WTI crude surged with a new lease of vitality on the last trading week of August, surpassing technical resistance above $42.50 and concluding the week gaining $11. This was the strongest gain for over four years and the surge rippled across not only the FX markets, but the equities and global stock markets as well. This also provided a welcome boost for currencies reliant on commodity exports, with emerging market (EM) currencies particularly benefitting after receiving punishment throughout the earlier weeks of August.

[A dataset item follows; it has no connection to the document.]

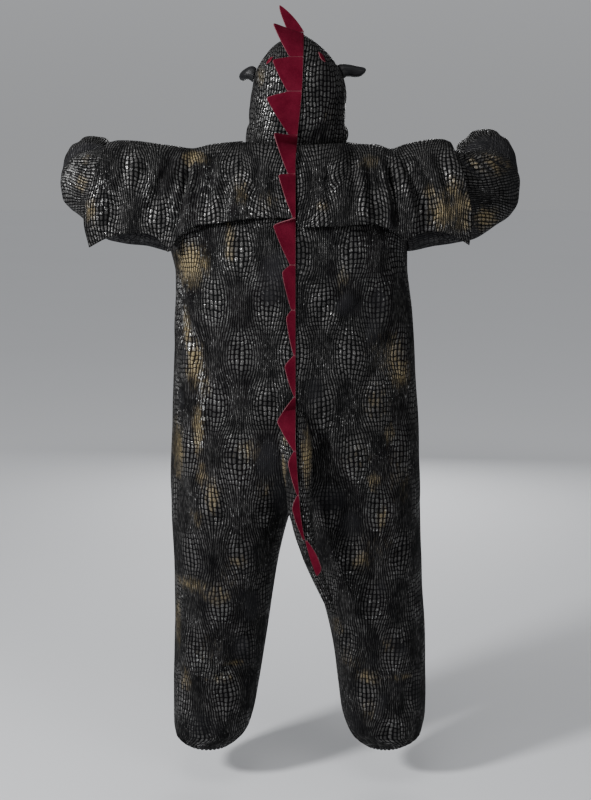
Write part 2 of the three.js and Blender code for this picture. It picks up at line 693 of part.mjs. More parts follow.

EMs such as Brazil and Nigeria were offered a breath of fresh air, and EM stocks in general rose the highest in two years. The unexpected gains in WTI on Thursday and Friday showed that the commodity continues to trade with extreme sensitivity. The good news for WTI is that the oversupply in the markets is a continual threat to investor sentiment, but the impressive US GDP result has encouraged optimism over the global economic recovery. Saying that, the news that two major pipelines in Nigeria were shut down due to leaks and sabotage might have contributed to the improved investor sentiment as this could lead to a short term decline in supply.
Looking at the recent developments and gains with WTI, it would appear that investors have temporarily forgotten the supply side issues. Whilst Saudi Arabia and neighbouring producers might have increased investment in oil output, other OPEC members such as Nigeria and Venezuela have cut production, suggesting that depressed prices are hurting these exporters. The next OPEC meeting is in early December, and the issue of oversupply and a possible cut in output may be discussed if low prices continue to hurt producers.
The main focus this week will be the non-farm payrolls (NFP) in the U.S. While recent events have inspired suspicions that a September rate hike will be postponed, the Federal Reserve continues to repeat that any US rate hike will be data dependent, and another impressive jobs number will encourage optimism the central bank might still raise rates before the end of 2015.

EURUSD: As the USD gained last week with bullish sentiment reimbursed, the EURUSD traded on the downside. While USD has regained momentum, there was a recent paradigm shift on the Euro and the currency might still benefit from a risk-on environment. Technically the EURUSD has shown bearish tendencies with four negative days last week. Monday started intraday bullish with support found around 1.1150. For bulls to take control once more, this level must hold, followed by a further breach of 1.1300.

GBPUSD: USD strength last week was the main ingredient which caused the GBPUSD to sink to the lows of 1.533, levels not seen since early July. This market has become technically bearish and both leading/lagging indicators concur. The monthly pivot of 1.5560 may act as a resistance which should bring prices lower. Strong NFP results this week might drive the GBPUSD lower.

AUDUSD: The AUD continues to be suppressed by a global decline in demand and prices for commodities. This currency is fundamentally bearish and a strong NFP this Friday can drive the AUDUSD back to its 2015 lows at 0.7035. The AUDUSD is currently finding technical resistance at 0.72, the pair is still technical bearish but trading in a period of consolidation. It might be wise to monitor how strong the 0.72 resistance continues to act, if the AUDUSD extends above, then the next relevant resistance can be found at 0.74.

USDJPY: The USDJPY corrected itself following the aggressive moves on Black Monday. Prices surged back up to the 61.8% Fibonacci level following the initial drop, and 121.70 has become the new trend defining level. Prices must stay below here for the bearish daily outlook to hold. Fundamentally, the JPY is still strong due to the risk-off environment, but Friday’s NFP has the ability to break through these technicals and because of this, the outlook is only valid until Friday morning.